The letter was written after a Commonwealth summit in the Bahamas in October 1985, where an Eminent Persons Group was established to visit South Africa and the region to identify a way forward.

The Nassau Accord called on South Africa to dismantle its apartheid policy, begin negotiations and end its occupation of Namibia.

Thatcher told Botha she resisted the call for “extensive trade and economic sanctions” by 45 countries against South Africa at the summit, but needed him to cooperate with the Eminent Persons Group.

She told him his Rubicon speech “did not match expectations” and that he had to take further action towards reform.

“The release of Nelson Mandela would have more impact than almost any single action you could undertake,” she wrote.

But in a letter to her before the meeting, dated October 4 1985, Botha appeared irritated by any suggestion that Mandela should be released.

“While violence in South Africa continues, I earnestly request you not to call for the release of prisoners who refuse to renounce violence or, in the case of prisoners like Mr Mandela, have also specifically renounced negotiation as a process to pursue in the search for a solution to the problems of this country,” he wrote.

He went on to say that violence in South Africa was too much of an emotional subject to let “individuals who believe in and propagate violence lose [sic] on our society”.

The notoriously stubborn Botha added: “I do not want to incarcerate them but while there is a civilised alternative to violence and they choose to reject that alternative, I have no alternative.”

Botha argued further that increased economic sanctions would place ever more pressure on South Africa and ultimately make negotiations difficult.

He said the world should leave South Africa “in peace” to negotiate.

Botha said he had already adopted reforms “nothing short of dramatic”.

These included the repealing of the Prohibition of Mixed Marriages Act and the desegregation of public amenities including parks, hotels, restaurants, trains and buses.

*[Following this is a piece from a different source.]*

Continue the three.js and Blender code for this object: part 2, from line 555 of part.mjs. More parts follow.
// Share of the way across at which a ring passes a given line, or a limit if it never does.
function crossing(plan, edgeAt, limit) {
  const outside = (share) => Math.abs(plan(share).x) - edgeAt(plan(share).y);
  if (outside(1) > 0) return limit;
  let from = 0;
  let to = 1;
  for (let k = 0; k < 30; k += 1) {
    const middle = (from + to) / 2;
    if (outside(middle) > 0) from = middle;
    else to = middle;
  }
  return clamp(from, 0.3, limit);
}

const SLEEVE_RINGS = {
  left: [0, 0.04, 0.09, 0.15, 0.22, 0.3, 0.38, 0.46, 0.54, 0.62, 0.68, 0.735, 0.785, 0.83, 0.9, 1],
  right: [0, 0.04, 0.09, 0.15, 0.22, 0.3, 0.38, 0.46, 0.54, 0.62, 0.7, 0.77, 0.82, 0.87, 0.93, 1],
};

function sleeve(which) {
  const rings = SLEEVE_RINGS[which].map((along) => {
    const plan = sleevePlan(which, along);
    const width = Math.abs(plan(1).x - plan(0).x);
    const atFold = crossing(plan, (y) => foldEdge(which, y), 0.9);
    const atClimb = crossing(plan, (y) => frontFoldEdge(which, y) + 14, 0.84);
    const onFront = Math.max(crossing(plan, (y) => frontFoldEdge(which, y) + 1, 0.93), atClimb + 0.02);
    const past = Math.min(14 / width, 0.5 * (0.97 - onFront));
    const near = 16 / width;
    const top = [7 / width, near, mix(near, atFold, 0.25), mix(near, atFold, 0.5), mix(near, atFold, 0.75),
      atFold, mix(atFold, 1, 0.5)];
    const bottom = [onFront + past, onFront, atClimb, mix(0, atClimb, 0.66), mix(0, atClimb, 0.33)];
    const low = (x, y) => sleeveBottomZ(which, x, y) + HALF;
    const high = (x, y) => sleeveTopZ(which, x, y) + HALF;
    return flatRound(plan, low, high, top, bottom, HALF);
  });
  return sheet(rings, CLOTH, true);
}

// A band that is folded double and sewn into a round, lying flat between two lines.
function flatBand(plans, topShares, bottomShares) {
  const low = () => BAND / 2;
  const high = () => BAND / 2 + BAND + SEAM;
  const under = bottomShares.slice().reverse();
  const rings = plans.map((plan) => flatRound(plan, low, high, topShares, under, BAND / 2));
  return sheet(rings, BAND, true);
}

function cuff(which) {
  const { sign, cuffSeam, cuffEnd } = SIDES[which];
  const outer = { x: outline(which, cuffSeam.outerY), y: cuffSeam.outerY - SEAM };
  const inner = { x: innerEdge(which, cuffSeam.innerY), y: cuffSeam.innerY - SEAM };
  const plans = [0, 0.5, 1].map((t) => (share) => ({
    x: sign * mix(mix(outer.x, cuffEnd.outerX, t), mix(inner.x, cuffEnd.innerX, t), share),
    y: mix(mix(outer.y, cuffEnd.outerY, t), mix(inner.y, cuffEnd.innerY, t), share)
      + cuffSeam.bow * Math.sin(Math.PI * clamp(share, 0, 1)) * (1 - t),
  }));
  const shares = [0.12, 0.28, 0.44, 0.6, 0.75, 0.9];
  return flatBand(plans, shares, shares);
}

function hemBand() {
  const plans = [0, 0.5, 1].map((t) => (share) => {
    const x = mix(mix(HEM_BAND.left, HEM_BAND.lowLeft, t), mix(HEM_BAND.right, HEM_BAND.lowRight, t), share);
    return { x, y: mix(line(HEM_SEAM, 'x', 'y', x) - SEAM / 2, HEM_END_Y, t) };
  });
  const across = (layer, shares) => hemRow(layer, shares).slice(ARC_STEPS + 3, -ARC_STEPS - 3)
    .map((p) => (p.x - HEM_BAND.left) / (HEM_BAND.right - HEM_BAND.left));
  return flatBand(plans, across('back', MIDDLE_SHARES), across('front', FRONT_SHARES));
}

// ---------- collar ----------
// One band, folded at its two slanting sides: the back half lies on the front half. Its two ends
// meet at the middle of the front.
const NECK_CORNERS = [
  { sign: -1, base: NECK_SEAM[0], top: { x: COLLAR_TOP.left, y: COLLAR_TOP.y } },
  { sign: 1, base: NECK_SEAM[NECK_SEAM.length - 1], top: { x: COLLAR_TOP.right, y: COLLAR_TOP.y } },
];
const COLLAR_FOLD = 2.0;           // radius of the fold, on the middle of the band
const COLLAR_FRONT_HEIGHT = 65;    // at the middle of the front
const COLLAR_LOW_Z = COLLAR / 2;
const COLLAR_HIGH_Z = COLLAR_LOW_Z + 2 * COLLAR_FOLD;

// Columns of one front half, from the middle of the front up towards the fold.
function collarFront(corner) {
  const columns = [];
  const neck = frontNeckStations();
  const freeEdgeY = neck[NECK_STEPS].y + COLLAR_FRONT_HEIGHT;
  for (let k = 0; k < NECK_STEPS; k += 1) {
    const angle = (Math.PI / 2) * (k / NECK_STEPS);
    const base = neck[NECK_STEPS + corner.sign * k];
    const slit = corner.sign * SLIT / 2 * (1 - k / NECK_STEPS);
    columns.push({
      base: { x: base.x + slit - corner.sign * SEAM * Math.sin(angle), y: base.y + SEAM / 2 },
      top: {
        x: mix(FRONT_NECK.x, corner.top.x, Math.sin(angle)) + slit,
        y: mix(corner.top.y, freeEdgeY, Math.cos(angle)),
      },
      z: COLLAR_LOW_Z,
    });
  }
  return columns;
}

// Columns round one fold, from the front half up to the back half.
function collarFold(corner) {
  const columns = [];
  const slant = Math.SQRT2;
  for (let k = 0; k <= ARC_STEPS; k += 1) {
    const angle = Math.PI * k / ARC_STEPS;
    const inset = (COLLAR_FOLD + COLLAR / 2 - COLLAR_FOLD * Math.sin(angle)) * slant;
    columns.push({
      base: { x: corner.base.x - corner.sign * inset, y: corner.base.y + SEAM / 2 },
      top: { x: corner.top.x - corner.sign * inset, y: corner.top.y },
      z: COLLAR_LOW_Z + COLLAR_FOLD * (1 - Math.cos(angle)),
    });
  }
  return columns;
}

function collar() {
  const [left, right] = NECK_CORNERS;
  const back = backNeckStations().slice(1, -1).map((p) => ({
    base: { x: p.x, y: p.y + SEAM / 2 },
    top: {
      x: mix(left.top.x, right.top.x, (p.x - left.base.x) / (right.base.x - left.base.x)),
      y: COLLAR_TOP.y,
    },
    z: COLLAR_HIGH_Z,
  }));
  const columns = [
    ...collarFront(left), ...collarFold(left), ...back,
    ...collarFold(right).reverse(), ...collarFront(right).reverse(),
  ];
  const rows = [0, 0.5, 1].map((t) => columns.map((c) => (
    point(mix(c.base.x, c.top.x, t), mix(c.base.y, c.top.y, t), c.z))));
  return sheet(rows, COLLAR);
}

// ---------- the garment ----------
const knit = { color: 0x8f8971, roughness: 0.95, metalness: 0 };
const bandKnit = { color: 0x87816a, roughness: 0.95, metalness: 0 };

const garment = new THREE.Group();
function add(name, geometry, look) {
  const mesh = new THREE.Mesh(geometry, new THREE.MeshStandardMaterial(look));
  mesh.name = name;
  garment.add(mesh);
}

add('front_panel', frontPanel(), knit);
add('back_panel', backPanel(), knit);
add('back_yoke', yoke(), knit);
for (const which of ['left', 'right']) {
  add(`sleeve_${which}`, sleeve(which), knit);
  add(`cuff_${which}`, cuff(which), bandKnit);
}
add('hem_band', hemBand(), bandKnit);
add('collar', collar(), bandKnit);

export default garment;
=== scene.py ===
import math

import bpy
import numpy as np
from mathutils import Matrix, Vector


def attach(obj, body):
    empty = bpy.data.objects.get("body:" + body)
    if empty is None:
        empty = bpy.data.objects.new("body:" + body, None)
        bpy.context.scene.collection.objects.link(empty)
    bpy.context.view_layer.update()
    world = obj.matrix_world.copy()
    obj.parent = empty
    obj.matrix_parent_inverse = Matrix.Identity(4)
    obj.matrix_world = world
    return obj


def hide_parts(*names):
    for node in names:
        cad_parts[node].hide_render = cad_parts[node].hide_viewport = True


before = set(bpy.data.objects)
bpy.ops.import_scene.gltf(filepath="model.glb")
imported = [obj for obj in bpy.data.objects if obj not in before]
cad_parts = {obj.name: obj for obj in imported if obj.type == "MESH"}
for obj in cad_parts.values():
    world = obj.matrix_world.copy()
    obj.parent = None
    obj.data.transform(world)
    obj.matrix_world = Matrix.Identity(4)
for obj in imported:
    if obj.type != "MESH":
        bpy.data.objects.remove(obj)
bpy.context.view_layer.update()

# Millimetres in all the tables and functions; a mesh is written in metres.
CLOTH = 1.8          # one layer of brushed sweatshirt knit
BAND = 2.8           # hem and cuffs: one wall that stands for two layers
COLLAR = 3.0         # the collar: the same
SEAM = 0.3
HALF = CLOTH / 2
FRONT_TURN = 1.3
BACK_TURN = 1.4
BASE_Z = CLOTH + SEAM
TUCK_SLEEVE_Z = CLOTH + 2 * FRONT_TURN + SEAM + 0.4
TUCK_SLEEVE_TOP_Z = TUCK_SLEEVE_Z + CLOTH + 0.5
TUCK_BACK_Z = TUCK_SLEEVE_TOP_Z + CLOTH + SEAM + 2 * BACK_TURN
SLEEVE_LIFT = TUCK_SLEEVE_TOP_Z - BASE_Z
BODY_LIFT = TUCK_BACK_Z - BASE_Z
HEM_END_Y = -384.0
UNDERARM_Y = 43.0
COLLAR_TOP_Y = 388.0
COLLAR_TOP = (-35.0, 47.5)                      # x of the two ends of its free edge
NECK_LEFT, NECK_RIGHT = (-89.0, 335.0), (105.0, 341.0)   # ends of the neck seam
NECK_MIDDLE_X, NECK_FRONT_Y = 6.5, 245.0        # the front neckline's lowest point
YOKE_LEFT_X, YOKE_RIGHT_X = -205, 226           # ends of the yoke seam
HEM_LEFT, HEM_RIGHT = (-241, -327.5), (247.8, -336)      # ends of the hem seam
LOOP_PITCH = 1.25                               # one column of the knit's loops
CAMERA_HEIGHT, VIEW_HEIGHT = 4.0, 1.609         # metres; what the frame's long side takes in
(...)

The two leaders first met in 1984 at the beginning of Botha’s second term, amid opposition from African leaders like Tanzania’s Julius Nyerere and Zambia’s Kenneth Kaunda.

It was a British prime minister’s first meeting with a South African leader since 1961.

Thatcher also met with Desmond Tutu, then a bishop and prominent anti-apartheid figure, in October before the Commonwealth summit.

According to confidential minutes taken of the meeting, Tutu told Thatcher Botha’s Rubicon speech in August “had left everyone disillusioned”.

Tutu still “saw an outside chance of resolving the crisis peacefully” but, in contrast to Botha, said this needed “considerable political, diplomatic and economic pressure by the international community”.

Thatcher told Tutu that before negotiations could happen, perhaps in the form of a “constitutional convention”, the state of emergency needed to be lifted and Mandela needed to be released.

The two seemed unable to agree on which representatives from the black community should be involved in the negotiations. They differed about the need for sanctions, with Thatcher opposing these.

Another confidential document, dated September 24 1985, describes a meeting between Thatcher and Harry Oppenheimer, who was “probably the most important nongovernment white in South Africa”, according to British investment banker Lord Rothschild, who offered to set up the meeting in his flat.

Oppenheimer was sceptical about negotiating with the ANC. “On the central issues, they had shown themselves entirely unrealistic,” the document says he told Thatcher.

He said he did not believe the ANC had “majority support among blacks in South Africa” and the government should start talks with “such black representatives as would agree to take part, leaving aside the ANC”.